I first read about the concept of Minimum Viable Product (MVP) by Eric Ries, if you haven’t heard about it already check out:
http://www.startuplessonslearned.com/2009/08/minimum-viable-product-guide.html

http://www.startuplessonslearned.com/2009/03/minimum-viable-product.html

And I believe the most important take away from these posts is in this quote:

Some caveats right off the bat. MVP, despite the name, is not about creating minimal products. If your goal is simply to scratch a clear itch or build something for a quick flip, you really don’t need the MVP. In fact, MVP is quite annoying, because it imposes extra overhead. We have to manage to learn something from our first product iteration. In a lot of cases, this requires a lot of energy invested in talking to customers or metrics and analytics.

For my own startup my first MVP was the aggregate individual twitter feeds (example http://twitter.com/jobs_losangeles) and the purpose of them was to learn if people were even searching for jobs on twitter, how often, the rate of customer acquisition, etc

My next MVP was to list all the cities I was publishing Jobs in on my own website http://www.jobshoots.com/ market it through twitter, and collect analytics and solicit user feedback through direct email.

Next I took everything I learned and begun talking to a bunch of potential customers in the jobs space: recruiting firms, staffing firms, executive search, temp firms, consulting firms, etc with the goal of learning how they operate, who the major players are, what tools they use, who in their firms are the decision makers, what problems they are currently facing etc.

And finally we are launching our next release in 2 days and test our assumption of our business model out in the market place! Stay tuned for that update.

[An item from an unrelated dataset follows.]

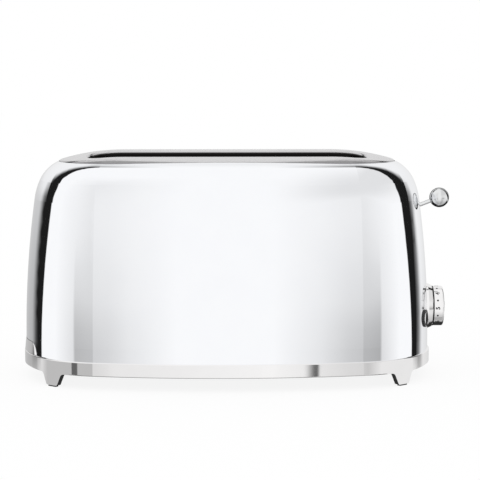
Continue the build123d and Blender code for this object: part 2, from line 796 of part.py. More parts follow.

Don’t get me wrong though this process wasn’t as smooth as I made it out to be. On more than a couple occasions my co-founder and I got completely sidetracked with the wrong type of customers, we half built a useless product, and we lost focus many of time. It’s really hard when your hearing input from many very different types of customers who’s problems and need are different but everything seems to blend together after awhile. Keeping organized and synthesizing all that information helps a lot though!